Deeper unsupervised clustering was performed for the B cells, according to the following steps:

  1. i.

    Significant differences between LR and HR were estimated at different metaclustering levels (k = 10, 20, 30, 40, 50, 60, 70, 80, and all 100 FlowSOM clusters).

  2. ii.

    Then, unique clusters at each splitting step were selected by a marker similarity match. For example, if cluster no. 1 at k = 10 was phenotypically similar to cluster no. 5 at k = 20, then these two clusters were considered to be the same cluster. This way, we were able to identify clusters that are phenotypically unique at each value of k.

  3. iii.

    The clusters significantly differing between the groups were FDR-adjusted.

  4. iv.

    Steps i–iii were repeated three more times with different FlowSOM seeds.

  5. v.

    All significant clusters across all FlowSOM runs were plotted on a UMAP plot, colored by the number of FlowSOM run. Only the clusters that appeared together in 3 out of 4 FlowSOM runs on the UMAP plot were finally reported to be significantly different (Supplementary Fig. 7).

  6. vi.

    Significant clusters were annotated by examining marker expression histograms.

Statistical analysis

Comparison of cluster frequencies between vaccine low and high responders within a given experimental condition was done by negative binomial regression of cell counts data using the total cells per sample as an offset, according to the following:

$${{cluster}}_{{count}} \sim {offset}\left(\log \left({{total}}_{{count}}\right)\right)+{vaccine\; response}$$

Significant differences between low and high responders were reported by adjusting for multiple testing by a false discovery rate (FDR) cutoff of <0.1.

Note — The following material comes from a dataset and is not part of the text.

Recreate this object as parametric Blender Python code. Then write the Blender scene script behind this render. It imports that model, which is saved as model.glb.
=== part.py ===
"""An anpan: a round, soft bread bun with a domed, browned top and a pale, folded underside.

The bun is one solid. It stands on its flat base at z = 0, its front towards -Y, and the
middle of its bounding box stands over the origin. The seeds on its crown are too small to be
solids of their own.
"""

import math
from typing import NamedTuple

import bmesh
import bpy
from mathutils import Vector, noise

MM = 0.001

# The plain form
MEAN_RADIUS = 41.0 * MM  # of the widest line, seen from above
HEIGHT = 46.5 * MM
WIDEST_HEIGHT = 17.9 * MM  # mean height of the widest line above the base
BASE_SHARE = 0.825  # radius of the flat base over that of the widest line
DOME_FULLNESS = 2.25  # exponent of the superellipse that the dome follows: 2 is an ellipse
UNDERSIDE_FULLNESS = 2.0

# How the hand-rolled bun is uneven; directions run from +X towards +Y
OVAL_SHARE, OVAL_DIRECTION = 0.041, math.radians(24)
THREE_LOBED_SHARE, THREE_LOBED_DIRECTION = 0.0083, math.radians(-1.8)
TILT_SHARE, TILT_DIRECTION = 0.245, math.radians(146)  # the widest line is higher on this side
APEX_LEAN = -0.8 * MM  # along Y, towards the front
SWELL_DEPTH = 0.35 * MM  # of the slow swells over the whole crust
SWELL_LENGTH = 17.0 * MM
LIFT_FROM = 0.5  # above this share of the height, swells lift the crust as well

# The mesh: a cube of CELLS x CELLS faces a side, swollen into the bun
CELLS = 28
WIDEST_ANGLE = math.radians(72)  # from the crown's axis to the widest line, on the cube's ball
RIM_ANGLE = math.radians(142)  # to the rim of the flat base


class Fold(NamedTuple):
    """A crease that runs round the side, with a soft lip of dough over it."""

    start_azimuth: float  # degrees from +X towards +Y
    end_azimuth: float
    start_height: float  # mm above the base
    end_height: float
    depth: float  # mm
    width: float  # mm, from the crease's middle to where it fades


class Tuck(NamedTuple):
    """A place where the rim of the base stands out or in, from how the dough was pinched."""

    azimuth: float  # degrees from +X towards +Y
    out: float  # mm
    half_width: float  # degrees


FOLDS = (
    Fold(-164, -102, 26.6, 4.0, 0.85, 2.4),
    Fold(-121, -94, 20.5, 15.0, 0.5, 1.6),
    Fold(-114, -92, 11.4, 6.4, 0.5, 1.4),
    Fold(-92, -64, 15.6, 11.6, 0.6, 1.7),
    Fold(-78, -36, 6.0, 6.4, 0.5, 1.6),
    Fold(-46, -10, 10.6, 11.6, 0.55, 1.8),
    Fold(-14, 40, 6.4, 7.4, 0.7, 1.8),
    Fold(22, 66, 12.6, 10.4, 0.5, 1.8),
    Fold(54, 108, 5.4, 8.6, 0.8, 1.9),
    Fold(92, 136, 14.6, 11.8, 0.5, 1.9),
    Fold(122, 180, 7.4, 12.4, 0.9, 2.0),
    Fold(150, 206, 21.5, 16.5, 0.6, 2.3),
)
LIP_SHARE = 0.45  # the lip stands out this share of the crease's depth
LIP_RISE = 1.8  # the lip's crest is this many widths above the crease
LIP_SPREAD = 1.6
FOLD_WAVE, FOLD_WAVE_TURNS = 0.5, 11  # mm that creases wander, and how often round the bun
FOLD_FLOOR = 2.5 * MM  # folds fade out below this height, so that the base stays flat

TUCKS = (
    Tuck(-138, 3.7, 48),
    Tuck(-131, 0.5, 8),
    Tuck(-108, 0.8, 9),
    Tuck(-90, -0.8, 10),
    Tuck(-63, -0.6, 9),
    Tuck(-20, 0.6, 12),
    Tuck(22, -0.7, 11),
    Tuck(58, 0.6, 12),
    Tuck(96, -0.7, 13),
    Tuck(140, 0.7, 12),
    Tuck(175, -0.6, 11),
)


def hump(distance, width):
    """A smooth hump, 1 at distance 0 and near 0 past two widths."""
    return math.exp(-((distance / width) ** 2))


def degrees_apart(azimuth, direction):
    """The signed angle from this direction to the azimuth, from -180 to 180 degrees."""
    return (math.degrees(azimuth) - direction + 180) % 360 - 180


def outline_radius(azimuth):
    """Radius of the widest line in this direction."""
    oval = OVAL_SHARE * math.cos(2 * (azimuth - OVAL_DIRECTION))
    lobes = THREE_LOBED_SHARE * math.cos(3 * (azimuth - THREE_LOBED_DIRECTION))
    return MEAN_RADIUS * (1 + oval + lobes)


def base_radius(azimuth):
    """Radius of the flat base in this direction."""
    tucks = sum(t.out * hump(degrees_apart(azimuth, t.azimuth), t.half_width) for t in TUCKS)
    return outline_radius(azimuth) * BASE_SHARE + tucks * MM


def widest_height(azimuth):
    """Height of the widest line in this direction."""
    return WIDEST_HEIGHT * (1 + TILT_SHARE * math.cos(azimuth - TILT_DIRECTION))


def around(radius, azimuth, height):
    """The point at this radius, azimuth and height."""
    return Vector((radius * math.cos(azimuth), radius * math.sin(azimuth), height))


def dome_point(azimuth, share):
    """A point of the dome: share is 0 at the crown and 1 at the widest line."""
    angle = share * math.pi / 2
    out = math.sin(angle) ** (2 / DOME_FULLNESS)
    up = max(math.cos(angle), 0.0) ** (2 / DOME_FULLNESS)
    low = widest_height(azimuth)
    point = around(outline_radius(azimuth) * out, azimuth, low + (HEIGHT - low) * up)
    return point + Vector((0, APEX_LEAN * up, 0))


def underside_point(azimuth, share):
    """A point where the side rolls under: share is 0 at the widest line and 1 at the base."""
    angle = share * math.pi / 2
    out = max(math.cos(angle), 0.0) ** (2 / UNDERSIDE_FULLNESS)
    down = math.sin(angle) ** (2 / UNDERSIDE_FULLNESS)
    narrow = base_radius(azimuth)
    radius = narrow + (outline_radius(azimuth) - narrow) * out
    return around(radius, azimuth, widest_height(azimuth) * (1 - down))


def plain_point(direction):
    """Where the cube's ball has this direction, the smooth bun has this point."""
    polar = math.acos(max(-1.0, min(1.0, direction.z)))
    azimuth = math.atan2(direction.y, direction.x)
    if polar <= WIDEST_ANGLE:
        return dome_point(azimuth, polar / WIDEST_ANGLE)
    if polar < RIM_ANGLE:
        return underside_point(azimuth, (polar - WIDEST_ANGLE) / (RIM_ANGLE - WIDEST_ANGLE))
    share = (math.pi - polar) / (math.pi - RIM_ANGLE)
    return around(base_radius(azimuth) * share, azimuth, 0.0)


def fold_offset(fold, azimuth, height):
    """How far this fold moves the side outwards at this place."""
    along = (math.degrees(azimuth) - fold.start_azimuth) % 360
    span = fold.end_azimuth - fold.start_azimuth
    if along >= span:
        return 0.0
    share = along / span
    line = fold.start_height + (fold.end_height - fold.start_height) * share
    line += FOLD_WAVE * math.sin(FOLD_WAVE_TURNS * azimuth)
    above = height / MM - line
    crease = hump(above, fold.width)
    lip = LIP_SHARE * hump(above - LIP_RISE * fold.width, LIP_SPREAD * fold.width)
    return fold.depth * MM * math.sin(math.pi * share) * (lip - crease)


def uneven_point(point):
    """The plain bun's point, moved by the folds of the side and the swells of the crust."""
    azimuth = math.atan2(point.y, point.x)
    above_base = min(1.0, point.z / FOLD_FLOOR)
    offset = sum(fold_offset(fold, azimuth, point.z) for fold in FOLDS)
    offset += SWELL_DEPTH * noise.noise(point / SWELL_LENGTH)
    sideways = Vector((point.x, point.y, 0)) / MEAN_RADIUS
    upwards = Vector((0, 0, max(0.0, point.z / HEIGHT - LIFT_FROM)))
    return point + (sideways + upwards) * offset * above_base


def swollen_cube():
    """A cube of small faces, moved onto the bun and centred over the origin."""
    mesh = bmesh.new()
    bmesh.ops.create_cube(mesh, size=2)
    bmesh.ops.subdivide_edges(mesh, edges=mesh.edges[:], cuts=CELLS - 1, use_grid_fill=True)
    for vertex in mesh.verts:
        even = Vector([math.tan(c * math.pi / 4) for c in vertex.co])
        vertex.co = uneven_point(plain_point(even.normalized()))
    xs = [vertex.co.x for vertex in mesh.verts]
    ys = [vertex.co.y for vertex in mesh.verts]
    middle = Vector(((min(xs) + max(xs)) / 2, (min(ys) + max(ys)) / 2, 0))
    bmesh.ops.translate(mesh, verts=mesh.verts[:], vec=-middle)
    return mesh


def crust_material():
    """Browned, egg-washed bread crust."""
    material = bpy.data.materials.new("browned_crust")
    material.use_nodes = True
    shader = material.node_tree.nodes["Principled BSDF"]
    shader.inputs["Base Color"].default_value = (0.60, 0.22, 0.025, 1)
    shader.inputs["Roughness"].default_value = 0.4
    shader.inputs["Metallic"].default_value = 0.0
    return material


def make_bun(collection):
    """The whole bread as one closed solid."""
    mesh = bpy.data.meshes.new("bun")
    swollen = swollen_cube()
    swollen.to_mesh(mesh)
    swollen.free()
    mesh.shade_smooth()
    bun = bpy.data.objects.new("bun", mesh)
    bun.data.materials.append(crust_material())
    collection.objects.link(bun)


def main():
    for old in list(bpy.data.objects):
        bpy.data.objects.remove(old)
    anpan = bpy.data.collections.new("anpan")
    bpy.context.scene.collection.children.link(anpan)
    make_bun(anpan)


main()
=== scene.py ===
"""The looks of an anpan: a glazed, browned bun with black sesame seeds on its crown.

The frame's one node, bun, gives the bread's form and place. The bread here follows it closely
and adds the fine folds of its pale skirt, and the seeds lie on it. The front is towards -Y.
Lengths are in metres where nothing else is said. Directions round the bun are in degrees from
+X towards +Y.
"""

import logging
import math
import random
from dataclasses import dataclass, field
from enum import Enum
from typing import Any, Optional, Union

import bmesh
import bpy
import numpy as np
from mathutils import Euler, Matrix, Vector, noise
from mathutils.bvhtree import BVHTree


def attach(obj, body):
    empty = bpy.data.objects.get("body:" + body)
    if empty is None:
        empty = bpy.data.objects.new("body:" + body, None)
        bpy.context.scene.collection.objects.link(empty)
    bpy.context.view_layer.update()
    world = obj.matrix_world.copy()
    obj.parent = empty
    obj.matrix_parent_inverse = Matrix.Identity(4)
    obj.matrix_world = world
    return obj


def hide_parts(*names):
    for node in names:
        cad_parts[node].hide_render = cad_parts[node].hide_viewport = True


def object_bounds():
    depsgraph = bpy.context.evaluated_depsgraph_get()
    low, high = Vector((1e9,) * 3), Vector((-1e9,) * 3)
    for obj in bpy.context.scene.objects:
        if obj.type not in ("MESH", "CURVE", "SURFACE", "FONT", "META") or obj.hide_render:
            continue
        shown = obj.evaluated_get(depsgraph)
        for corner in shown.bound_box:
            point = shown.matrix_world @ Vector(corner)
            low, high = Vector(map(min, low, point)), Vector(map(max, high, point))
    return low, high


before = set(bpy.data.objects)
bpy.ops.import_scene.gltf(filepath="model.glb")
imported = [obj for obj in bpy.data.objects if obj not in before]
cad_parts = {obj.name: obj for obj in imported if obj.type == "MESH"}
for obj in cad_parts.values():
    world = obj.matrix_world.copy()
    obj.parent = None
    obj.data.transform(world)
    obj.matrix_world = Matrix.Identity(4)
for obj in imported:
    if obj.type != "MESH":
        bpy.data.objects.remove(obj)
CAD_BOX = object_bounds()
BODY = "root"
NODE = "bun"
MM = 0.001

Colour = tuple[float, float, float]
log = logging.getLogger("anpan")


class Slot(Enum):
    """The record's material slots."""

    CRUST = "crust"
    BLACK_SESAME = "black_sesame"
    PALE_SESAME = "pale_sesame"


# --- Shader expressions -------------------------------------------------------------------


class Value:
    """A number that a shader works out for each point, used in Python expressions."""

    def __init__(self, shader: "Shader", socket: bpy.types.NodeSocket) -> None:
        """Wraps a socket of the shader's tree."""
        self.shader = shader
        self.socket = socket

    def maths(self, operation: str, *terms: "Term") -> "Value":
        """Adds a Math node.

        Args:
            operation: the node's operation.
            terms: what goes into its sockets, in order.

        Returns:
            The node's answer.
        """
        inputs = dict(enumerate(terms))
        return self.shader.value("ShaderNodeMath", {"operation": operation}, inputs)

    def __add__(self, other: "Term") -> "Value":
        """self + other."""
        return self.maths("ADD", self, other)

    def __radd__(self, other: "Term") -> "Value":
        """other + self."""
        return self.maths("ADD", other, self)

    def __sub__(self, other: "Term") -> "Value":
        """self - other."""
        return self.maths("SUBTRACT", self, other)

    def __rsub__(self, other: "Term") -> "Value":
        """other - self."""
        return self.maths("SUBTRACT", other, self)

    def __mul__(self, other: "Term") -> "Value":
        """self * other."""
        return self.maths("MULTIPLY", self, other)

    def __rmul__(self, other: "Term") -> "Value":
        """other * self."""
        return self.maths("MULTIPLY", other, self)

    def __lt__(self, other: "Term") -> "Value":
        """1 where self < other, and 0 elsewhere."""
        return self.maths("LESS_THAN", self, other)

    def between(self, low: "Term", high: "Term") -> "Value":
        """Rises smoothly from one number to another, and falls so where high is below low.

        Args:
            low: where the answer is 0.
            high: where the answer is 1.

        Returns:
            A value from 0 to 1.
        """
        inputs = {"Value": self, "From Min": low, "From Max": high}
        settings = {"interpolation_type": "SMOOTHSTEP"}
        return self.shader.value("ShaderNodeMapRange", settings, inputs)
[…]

For testing if vaccine-induced change in the frequency of a cell cluster was significantly different between low and high responders, we modeled the cell counts data of the cluster from post vaccination samples by regressing against vaccine response category, while offsetting for the frequency of the same cluster from the pre vaccination samples, according to the following:

$${pos}{t}_{{count}} \sim {offset}\left(\log \left({pos}{t}_{{total}}\right)\right)+{offset}\left(\log \left({pr}{e}_{{perc}}\right)\right)+{vaccine\; response}$$

To test for consistency across clustering owing to the high number of clusters tested for B cells, we performed FlowSOM clustering with four different seeds and tested for differences by negative binomial regression. Only clusters that were significantly different at least three out of the four FlowSOM runs were considered biologically different and thus reported. Negative binomial regression was done with the Mass package in R (v4.3.2).